Question: Do Mormons believe that Satan can read our minds?

Table of Contents

Question: Do Mormons believe that Satan can read our minds?

Church leaders have tended to teach that only God has access to our inner thoughts

Church leaders have tended to teach that only God has access to our inner thoughts. Satan does, however, have extensive experience in observing mortals and this intuiting their thoughts and desires.

We can take comfort, however, in both the protection of the Holy Ghost, and the fact that Satan has no power over us save that which we grant him.

Satan "cannot know our thoughts unless we speak them."
—Elder James E. Faust[1]

The Lord told Oliver Cowdery in D&C 6:16:

Yea, I tell thee, that thou mayest know that there is none else save God that knowest thy thoughts and the intents of thy heart (italics added)

However, as an author in the Ensign observed:

Some have interpreted the statement to mean that God is the only being who can know another’s thoughts....Others suggest that in D&C 6:16 (and D&C 6:24) the Lord may be referring to man’s inability to know another’s thoughts....The question is thus not addressed as to whether or not Satan can directly discern the thoughts and intents of our hearts.[2]

Elder ElRay L. Christiansen observed:

Satan knows all the tricks. He knows where we are susceptible to temptations and how to entice us to do evil. He and his messengers suggest evil, minimize the seriousness of sin, and make evil inviting....Surely then Satan and his followers have some knowledge of our thoughts and tendencies. He has knowledge that is superior to man’s knowledge, but he lacks the wisdom to properly use his knowledge for good purposes. Some people are like that and often find themselves opposing even that which is right and true. Satan is a great deceiver, a liar....Satan and his aides no doubt may know our inclinations, our carnal tastes and desires, but they cannot compel a righteous person to do evil if he seeks help from the Lord. Too many try to blame Satan when in reality the fault lies within themselves because they yield to his enticements.[3]

President Joseph Fielding Smith observed that Satan can spread his message "in the person of a friend or a relative in whom we have confidence. He has power to place thoughts in our minds and to whisper to us in unspoken impressions to entice us to satisfy our appetites or carnal desires and in various ways he plays upon our weaknesses and desires."[4]

The Ensign noted:

it is possible that Satan can at least determine our susceptibility to a particular temptation from our words and actions, which reveal our thoughts....

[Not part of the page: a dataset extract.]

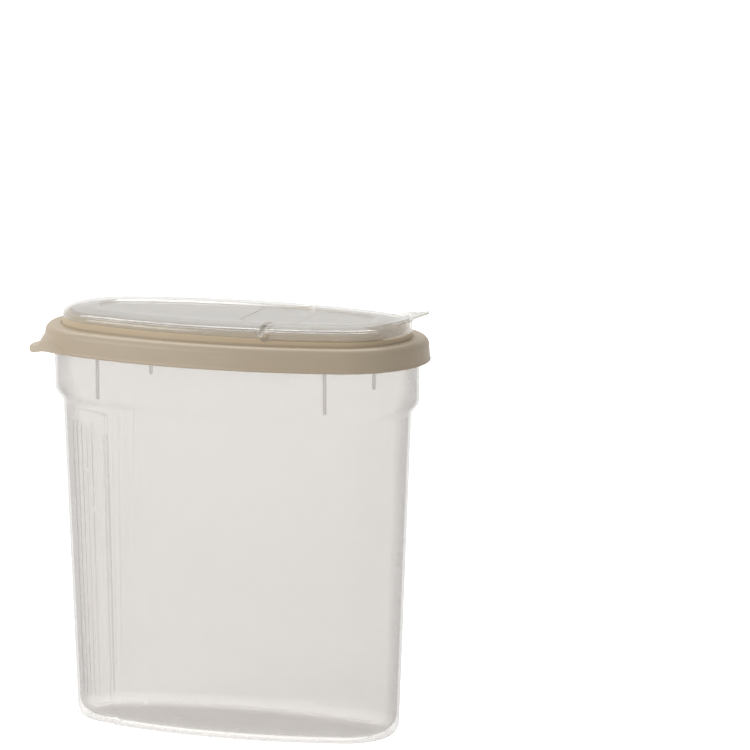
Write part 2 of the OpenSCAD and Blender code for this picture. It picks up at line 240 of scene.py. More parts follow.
def rounded(corners: Sequence[Corner], closed: bool = False, step: float = 12.0) -> list[Point]:
    """Rounds the corners of a line.

    Args:
        corners: the corners in order, each with its radius.
        closed: whether the line runs on from its last corner to its first.
        step: most degrees that one chord of a rounding turns.
    Returns:
        The points of the rounded line.
    """
    out: list[Point] = []
    count = len(corners)
    for i, corner in enumerate(corners):
        here = Vector(corner[:2])
        back = Vector(corners[i - 1][:2]) - here
        on = Vector(corners[(i + 1) % count][:2]) - here
        sharp = corner.r <= 0 or (not closed and i in (0, count - 1))
        turn = 0.0 if sharp else math.pi - back.angle(on)
        if turn < STRAIGHT:
            out.append((corner.u, corner.v))
            continue
        reach = min(corner.r * math.tan(turn / 2), back.length * 0.499, on.length * 0.499)
        radius = reach / math.tan(turn / 2)
        middle = here + (back.normalized() + on.normalized()).normalized() * radius / math.cos(turn / 2)
        first = here + back.normalized() * reach - middle
        last = here + on.normalized() * reach - middle
        sign = 1 if first.x * last.y - first.y * last.x > 0 else -1
        chords = max(2, math.ceil(math.degrees(turn) / step))
        base = math.atan2(first.y, first.x)
        for k in range(chords + 1):
            a = base + sign * turn * k / chords
            out.append((middle.x + radius * math.cos(a), middle.y + radius * math.sin(a)))
    return out


def with_rows(points: Sequence[Point], rows: Sequence[float]) -> list[Point]:
    """Adds a point to a profile wherever it crosses one of some heights.

    Args:
        points: the profile.
        rows: the heights.
    Returns:
        The profile with its new points.
    """
    out = [points[0]]
    for a, b in zip(points, points[1:]):
        cuts = [z for z in rows if min(a[1], b[1]) + 0.05 < z < max(a[1], b[1]) - 0.05]
        for z in sorted(cuts, reverse=b[1] < a[1]):
            t = (z - a[1]) / (b[1] - a[1])
            out.append((a[0] + (b[0] - a[0]) * t, z))
        out.append(b)
    return out


def smoothstep(t: float) -> float:
    """Smooth ramp from 0 to 1."""
    t = min(1.0, max(0.0, t))
    return t * t * (3 - 2 * t)


# ---- meshes ----


def wrap_up(bm: bmesh.types.BMesh, name: str) -> bpy.types.Object:
    """Cleans a mesh, turns its faces outward and puts it in the scene.

    Args:
        bm: the mesh, which is freed.
        name: name of the new object.
    Returns:
        The object.
    """
    bmesh.ops.remove_doubles(bm, verts=bm.verts, dist=2e-6)
    bmesh.ops.dissolve_degenerate(bm, edges=bm.edges, dist=1e-7)
    bmesh.ops.recalc_face_normals(bm, faces=bm.faces)
    mesh = bpy.data.meshes.new(name)
    bm.to_mesh(mesh)
    bm.free()
    piece = bpy.data.objects.new(name, mesh)
    bpy.context.scene.collection.objects.link(piece)
    return piece


@contextmanager
def editing(piece: bpy.types.Object) -> Iterator[bmesh.types.BMesh]:
    """Opens a piece's mesh and writes it back at the end.

    Args:
        piece: the piece to edit.
    Yields:
        The mesh to work on.
    """
    bm = bmesh.new()
    bm.from_mesh(piece.data)
    yield bm
    bm.to_mesh(piece.data)
    bm.free()


def soften(piece: bpy.types.Object) -> None:
    """Shades a piece smooth, but for its sharp edges.

    Args:
        piece: the piece to shade.
    """
    with editing(piece) as bm:
        bmesh.ops.recalc_face_normals(bm, faces=bm.faces)
        for face in bm.faces:
            face.smooth = True
        for edge in bm.edges:
            edge.smooth = len(edge.link_faces) == 2 and edge.calc_face_angle(0.0) < SHARP


def chain(
    bm: bmesh.types.BMesh, places: Sequence[Triple], closed: bool
) -> tuple[list[bmesh.types.BMVert], list[bmesh.types.BMEdge]]:
    """A line of edges.

    Args:
        bm: mesh that takes the line.
        places: where its vertices are.
        closed: whether its last vertex is joined to its first.
    Returns:
        The vertices and the edges.
    """
    verts = [bm.verts.new([c * MM for c in place]) for place in places]
    ends = verts[1:] + verts[:1] if closed else verts[1:]
    return verts, [bm.edges.new(pair) for pair in zip(verts, ends)]


def edges_of(geom: Sequence[bmesh.types.BMElem]) -> list[bmesh.types.BMEdge]:
    """The edges among some parts of a mesh."""
    return [g for g in geom if isinstance(g, bmesh.types.BMEdge)]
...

Satan can see our fruits as well as any person—and we can be certain that he’ll be quick to take advantage of the weaknesses we exhibit.

The question of Satan’s ability to know our thoughts is an interesting one. But in the end, it probably doesn’t make much difference what seeming opportunities Satan has. We’re promised that we won’t be tempted beyond our ability to withstand (see 1 Corinthians 10:13); we can consistently choose to resist all forms of temptation, if that is our desire.[2]

Avoiding the influence of Satan

"Satan cannot seduce us by his enticements unless we in our hearts consent and yield."
—Joseph Smith, Jr.[5]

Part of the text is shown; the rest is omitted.